Copy exactly the lines from the start of the data below through the one that carries "import * as", and only those.
━━━ Provided data ━━━
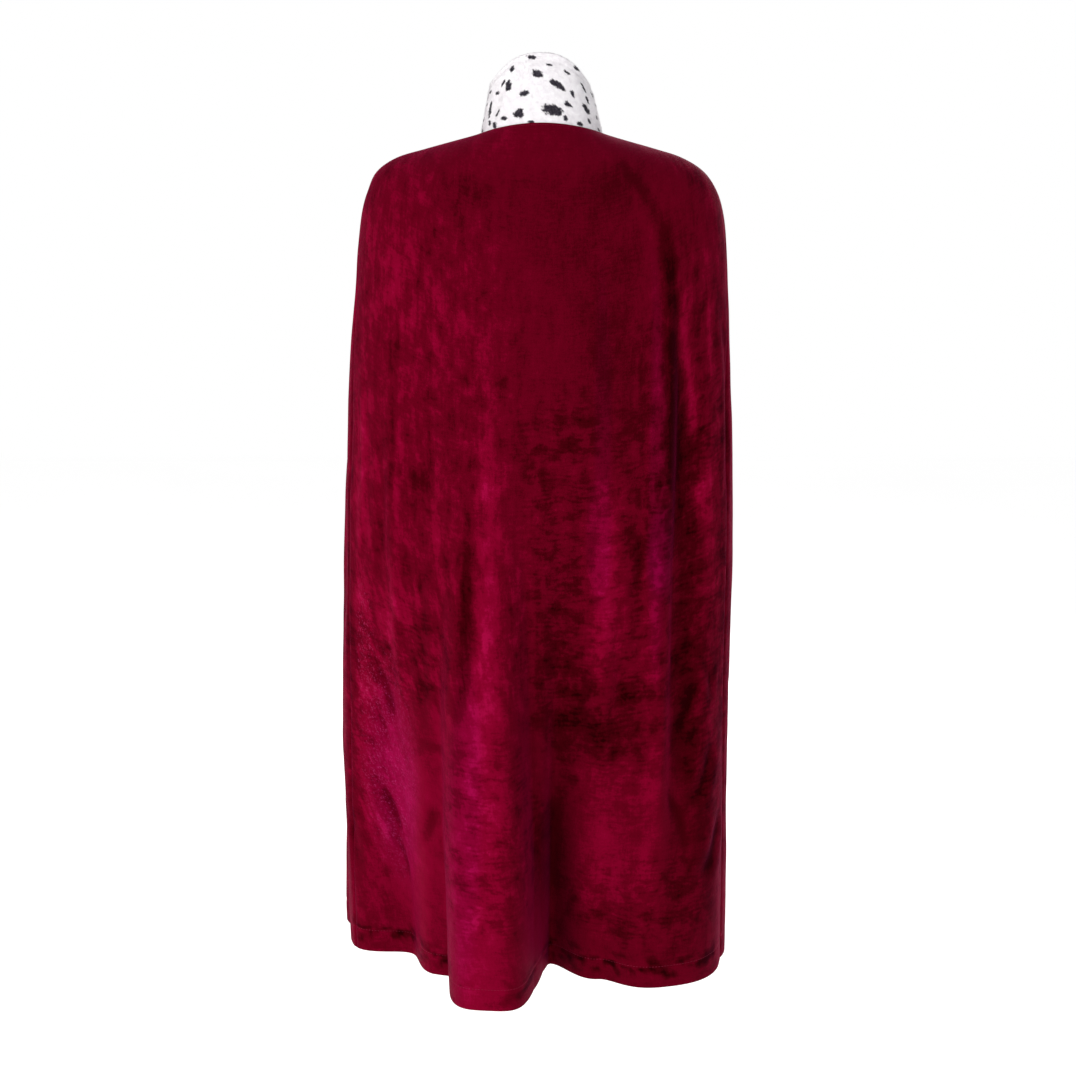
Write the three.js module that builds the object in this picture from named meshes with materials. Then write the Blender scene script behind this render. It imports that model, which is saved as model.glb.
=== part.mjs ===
// A royal mantle as it is worn: a long sleeveless cape of crimson velvet, open at the front, under a
// high stand collar of white plush. It is sewn from a back, two fronts and a collar cut on the fold,
// and closes at the throat with one furrier's hook and eye. The cloth is a thin wall that keeps the
// hollow form of a general pair of shoulders, with the wearer's front towards -Y and +X on the left.
// Millimetres, +Z up. The origin is the middle of the neck opening, level with the seam at the nape.
import * as THREE from "three";

// Cloth
const velvetThick = 1.6;
const hemThick = 3.2; // the turned-up hem is two layers
const hemDeep = 30;
const edgeHemWide = 16; // the narrow hem down each front edge
const hemStep = 2.5; // length over which one layer becomes two
const seamGap = 0.3;

// Collar
const plushThick = 5; // two layers of plush, folded over at the top
const collarEndGap = 5; // between the two ends at the throat
const collarRound = 2.2; // how far the folded top edge is drawn in
const collarBelly = 1.5; // how far it swells at half its height
const collarHemFrom = 0.78; // from here round to the throat it stands clear of the front hems
const collarHemRun = 0.12;

// Hook and eye
const wireRadius = 0.7;
const wireSides = 8;
const wireSeat = 0.45; // clear of the plush it is sewn to
const closingRise = 0.22; // how far up the collar it sits

// How finely each piece is divided
const backColumns = 62;
const frontColumns = 24;
const girthSteps = 240;
const normalReach = 0.006; // the share of the girth or height over which a normal is taken
const collarColumns = 52;

// The outline at the sides, a row for each level from the neck seam down to the hem. left and right
// are the ring's half widths, where it lies at sideZ, and leftY and rightY how far behind the middle
// of the neck it is widest.
const sides = [
  { down: 0.0, left: 79, right: 81, sideZ: -12, leftY: 0, rightY: 0 },
  { down: 0.03, left: 114, right: 113, sideZ: -21, leftY: 0, rightY: 0 },
  { down: 0.06, left: 151, right: 149, sideZ: -31, leftY: 0, rightY: 0 },
  { down: 0.09, left: 188, right: 183, sideZ: -42, leftY: 0, rightY: 0 },
  { down: 0.12, left: 214, right: 212, sideZ: -60, leftY: 0, rightY: 0 },
  { down: 0.145, left: 226, right: 229, sideZ: -84, leftY: 0, rightY: 0 },
  { down: 0.17, left: 234, right: 238, sideZ: -113, leftY: -1, rightY: 0 },
  { down: 0.2, left: 239, right: 242, sideZ: -150, leftY: -2, rightY: 1 },
  { down: 0.25, left: 245, right: 246, sideZ: -212, leftY: -4, rightY: 1 },
  { down: 0.33, left: 254, right: 251, sideZ: -310, leftY: -6, rightY: 2 },
  { down: 0.42, left: 260, right: 254, sideZ: -420, leftY: -10, rightY: 3 },
  { down: 0.55, left: 268, right: 257, sideZ: -578, leftY: -15, rightY: 4 },
  { down: 0.7, left: 273, right: 256, sideZ: -762, leftY: -21, rightY: 5 },
  { down: 0.85, left: 274, right: 257, sideZ: -945, leftY: -28, rightY: 6 },
  { down: 1.0, left: 271, right: 258, sideZ: -1128, leftY: -34, rightY: 6 },
];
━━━
→ **Task answer**
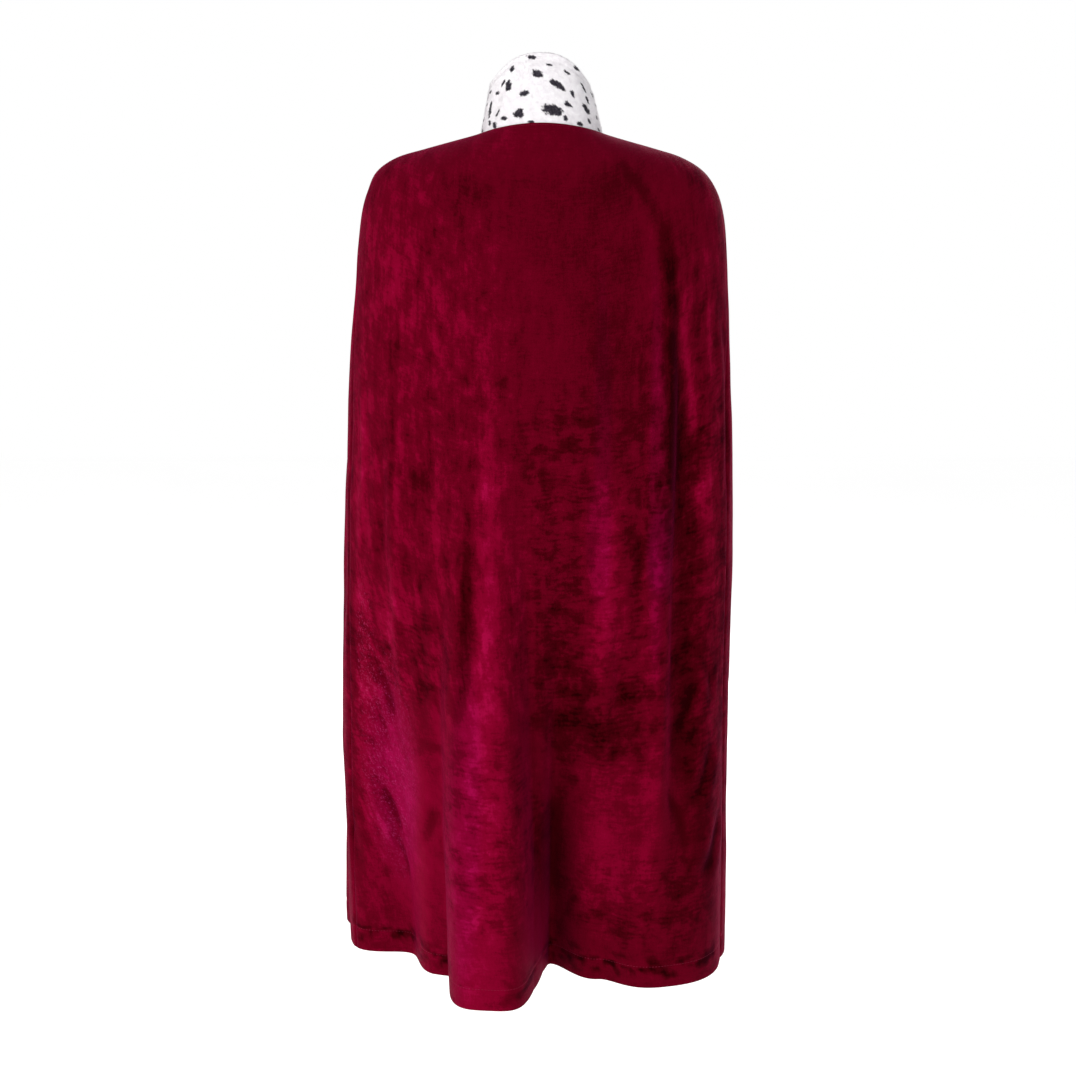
Write the three.js module that builds the object in this picture from named meshes with materials. Then write the Blender scene script behind this render. It imports that model, which is saved as model.glb.
=== part.mjs ===
// A royal mantle as it is worn: a long sleeveless cape of crimson velvet, open at the front, under a
// high stand collar of white plush. It is sewn from a back, two fronts and a collar cut on the fold,
// and closes at the throat with one furrier's hook and eye. The cloth is a thin wall that keeps the
// hollow form of a general pair of shoulders, with the wearer's front towards -Y and +X on the left.
// Millimetres, +Z up. The origin is the middle of the neck opening, level with the seam at the nape.
import * as THREE from "three";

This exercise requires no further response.